**SUPPLIED INFORMATION:**
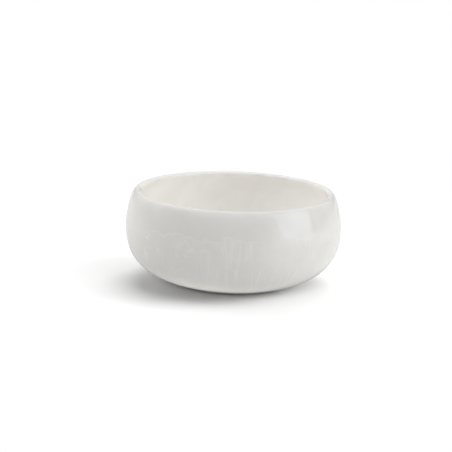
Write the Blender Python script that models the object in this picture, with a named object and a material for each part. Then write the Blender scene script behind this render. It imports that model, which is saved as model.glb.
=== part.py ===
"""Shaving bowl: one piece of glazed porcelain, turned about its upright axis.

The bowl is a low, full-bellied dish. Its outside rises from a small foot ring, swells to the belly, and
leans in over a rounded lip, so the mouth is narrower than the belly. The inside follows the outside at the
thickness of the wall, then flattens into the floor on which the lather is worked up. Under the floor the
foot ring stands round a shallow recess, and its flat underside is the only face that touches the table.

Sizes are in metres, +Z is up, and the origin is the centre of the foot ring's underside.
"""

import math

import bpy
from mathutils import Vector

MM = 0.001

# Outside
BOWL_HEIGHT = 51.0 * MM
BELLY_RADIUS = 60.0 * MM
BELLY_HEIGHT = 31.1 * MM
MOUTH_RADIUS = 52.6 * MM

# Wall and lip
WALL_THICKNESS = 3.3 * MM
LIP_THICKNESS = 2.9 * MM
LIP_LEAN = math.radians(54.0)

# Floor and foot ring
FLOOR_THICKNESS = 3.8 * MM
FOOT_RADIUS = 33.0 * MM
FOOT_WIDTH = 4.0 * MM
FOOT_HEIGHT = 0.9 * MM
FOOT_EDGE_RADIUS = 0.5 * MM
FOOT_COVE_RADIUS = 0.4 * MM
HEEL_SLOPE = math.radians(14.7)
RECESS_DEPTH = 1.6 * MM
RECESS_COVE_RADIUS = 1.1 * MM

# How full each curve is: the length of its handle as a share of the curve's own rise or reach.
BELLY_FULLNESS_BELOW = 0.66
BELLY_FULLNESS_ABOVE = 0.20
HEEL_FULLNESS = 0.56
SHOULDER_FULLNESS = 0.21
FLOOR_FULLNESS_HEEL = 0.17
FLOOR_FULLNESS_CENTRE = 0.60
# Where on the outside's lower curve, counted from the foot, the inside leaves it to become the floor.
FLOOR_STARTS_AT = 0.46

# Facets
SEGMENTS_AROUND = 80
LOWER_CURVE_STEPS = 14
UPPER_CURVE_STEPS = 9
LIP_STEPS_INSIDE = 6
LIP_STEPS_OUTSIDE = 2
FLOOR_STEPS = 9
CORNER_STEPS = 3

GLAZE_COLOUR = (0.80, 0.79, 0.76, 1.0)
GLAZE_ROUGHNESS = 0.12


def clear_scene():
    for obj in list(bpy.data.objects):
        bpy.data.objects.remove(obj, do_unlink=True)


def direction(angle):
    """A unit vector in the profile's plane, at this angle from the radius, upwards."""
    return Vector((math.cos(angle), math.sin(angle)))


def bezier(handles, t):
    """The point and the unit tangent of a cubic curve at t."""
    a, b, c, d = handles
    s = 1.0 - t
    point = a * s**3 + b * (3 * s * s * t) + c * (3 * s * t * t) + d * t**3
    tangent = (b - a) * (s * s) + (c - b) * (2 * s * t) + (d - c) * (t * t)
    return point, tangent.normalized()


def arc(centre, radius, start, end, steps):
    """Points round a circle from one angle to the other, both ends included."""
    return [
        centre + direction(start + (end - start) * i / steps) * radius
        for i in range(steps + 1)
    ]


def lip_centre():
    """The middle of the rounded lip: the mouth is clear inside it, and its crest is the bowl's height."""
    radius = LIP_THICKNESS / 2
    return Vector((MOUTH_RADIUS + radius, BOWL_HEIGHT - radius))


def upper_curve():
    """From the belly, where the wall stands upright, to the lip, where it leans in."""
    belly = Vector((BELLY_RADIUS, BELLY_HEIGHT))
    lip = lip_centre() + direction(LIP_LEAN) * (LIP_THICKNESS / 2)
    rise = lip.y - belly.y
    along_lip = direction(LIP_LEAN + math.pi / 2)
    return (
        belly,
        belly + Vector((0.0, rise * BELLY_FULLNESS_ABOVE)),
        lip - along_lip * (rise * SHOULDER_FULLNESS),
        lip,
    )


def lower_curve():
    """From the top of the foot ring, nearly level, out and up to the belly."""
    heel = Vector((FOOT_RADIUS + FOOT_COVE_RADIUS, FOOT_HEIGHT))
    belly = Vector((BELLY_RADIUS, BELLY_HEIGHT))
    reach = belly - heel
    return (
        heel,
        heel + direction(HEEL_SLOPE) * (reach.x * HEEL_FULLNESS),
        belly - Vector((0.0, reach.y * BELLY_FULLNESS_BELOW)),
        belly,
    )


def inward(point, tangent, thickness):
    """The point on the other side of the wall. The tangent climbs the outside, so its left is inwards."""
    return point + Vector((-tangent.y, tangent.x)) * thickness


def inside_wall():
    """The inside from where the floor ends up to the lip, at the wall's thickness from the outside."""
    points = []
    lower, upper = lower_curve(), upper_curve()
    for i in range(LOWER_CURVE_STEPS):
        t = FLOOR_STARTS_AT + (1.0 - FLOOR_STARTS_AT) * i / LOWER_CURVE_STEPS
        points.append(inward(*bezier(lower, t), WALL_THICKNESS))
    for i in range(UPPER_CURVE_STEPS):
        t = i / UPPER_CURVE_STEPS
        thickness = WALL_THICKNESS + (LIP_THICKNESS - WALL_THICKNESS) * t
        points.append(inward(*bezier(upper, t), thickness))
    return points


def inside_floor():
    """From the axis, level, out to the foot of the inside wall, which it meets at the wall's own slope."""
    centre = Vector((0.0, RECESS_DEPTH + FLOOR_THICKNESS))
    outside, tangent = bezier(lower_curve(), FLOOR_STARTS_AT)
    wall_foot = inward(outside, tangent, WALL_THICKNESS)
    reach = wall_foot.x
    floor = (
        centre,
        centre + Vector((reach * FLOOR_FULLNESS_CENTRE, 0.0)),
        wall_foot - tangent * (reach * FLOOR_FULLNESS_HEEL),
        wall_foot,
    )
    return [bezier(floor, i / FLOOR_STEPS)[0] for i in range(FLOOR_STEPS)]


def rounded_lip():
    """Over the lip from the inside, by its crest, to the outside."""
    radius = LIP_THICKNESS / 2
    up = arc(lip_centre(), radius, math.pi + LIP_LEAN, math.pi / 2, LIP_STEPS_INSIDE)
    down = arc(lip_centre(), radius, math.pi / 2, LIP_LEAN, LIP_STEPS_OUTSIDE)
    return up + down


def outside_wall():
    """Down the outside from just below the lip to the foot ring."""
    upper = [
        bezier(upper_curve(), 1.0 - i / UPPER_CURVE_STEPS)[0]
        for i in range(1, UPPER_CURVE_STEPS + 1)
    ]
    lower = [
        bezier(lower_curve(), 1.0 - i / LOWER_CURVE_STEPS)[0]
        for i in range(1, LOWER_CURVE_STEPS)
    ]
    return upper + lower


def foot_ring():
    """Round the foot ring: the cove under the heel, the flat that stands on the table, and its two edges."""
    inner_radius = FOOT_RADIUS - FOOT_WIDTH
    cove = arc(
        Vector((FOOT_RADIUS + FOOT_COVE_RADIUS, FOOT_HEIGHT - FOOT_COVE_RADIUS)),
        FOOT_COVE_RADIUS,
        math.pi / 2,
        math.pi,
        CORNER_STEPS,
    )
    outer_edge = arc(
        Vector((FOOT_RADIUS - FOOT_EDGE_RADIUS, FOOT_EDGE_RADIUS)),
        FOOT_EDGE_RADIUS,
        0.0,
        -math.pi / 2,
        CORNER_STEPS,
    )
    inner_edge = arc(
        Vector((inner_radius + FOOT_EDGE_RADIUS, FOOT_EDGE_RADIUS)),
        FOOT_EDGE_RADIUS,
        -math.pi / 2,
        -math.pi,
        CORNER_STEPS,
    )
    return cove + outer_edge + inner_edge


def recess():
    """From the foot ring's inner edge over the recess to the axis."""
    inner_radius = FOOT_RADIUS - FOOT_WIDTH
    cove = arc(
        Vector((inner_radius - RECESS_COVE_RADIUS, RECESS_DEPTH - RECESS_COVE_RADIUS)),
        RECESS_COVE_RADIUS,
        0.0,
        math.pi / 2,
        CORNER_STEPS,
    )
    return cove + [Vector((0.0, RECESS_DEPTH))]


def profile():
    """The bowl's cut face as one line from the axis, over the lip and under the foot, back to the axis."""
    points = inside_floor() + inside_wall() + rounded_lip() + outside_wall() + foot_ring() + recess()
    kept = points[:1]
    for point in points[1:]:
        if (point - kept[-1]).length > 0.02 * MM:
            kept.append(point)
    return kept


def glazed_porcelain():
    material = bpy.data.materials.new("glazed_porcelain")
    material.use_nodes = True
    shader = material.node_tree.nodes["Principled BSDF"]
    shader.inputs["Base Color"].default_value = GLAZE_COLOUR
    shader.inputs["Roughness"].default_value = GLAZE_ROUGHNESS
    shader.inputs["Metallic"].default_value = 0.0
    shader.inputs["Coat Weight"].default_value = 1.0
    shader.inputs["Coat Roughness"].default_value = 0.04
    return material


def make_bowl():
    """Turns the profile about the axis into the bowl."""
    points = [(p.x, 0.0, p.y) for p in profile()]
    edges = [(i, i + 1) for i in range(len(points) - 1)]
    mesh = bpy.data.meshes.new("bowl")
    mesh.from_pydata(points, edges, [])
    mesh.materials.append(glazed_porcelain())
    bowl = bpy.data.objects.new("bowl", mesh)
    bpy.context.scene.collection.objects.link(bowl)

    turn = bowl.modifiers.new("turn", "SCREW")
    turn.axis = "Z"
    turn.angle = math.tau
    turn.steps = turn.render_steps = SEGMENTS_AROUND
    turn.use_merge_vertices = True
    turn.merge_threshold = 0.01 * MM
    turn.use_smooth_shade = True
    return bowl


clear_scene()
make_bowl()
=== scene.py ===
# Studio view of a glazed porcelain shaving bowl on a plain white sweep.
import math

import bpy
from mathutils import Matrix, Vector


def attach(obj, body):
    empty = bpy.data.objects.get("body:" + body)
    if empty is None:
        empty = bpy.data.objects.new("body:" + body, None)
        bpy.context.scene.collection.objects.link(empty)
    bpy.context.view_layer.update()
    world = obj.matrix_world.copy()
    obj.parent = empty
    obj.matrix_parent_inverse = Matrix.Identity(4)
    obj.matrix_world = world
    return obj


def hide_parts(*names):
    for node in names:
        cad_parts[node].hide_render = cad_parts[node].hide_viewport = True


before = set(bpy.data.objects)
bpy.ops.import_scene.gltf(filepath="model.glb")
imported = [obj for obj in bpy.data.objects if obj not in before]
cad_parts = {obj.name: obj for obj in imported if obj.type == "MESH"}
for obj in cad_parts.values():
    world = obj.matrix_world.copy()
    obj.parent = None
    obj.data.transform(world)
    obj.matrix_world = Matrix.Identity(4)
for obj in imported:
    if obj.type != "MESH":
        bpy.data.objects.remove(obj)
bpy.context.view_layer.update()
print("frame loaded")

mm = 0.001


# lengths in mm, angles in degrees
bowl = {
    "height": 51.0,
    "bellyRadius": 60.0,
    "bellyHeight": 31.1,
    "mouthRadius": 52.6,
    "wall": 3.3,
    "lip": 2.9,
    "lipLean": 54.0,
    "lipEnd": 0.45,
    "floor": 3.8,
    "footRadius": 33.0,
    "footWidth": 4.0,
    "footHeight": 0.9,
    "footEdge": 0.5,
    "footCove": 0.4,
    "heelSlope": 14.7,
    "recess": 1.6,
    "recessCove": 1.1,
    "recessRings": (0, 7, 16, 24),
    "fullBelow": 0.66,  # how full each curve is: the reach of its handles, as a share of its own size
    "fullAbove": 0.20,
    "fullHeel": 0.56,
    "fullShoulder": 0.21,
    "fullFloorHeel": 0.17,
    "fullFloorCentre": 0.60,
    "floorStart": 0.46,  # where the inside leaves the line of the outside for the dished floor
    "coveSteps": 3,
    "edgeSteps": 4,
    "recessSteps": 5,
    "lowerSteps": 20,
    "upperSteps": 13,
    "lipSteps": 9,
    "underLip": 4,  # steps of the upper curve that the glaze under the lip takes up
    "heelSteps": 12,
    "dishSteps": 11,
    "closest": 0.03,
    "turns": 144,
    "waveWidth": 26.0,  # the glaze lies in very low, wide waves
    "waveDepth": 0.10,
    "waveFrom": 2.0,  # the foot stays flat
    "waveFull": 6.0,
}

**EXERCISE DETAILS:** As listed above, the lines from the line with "turn.angle = math.tau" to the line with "before = set(bpy.data.objects)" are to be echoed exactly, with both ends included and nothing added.

**FINISHED TASK:**
    turn.angle = math.tau
    turn.steps = turn.render_steps = SEGMENTS_AROUND
    turn.use_merge_vertices = True
    turn.merge_threshold = 0.01 * MM
    turn.use_smooth_shade = True
    return bowl


clear_scene()
make_bowl()
=== scene.py ===
# Studio view of a glazed porcelain shaving bowl on a plain white sweep.
import math

import bpy
from mathutils import Matrix, Vector


def attach(obj, body):
    empty = bpy.data.objects.get("body:" + body)
    if empty is None:
        empty = bpy.data.objects.new("body:" + body, None)
        bpy.context.scene.collection.objects.link(empty)
    bpy.context.view_layer.update()
    world = obj.matrix_world.copy()
    obj.parent = empty
    obj.matrix_parent_inverse = Matrix.Identity(4)
    obj.matrix_world = world
    return obj


def hide_parts(*names):
    for node in names:
        cad_parts[node].hide_render = cad_parts[node].hide_viewport = True


before = set(bpy.data.objects)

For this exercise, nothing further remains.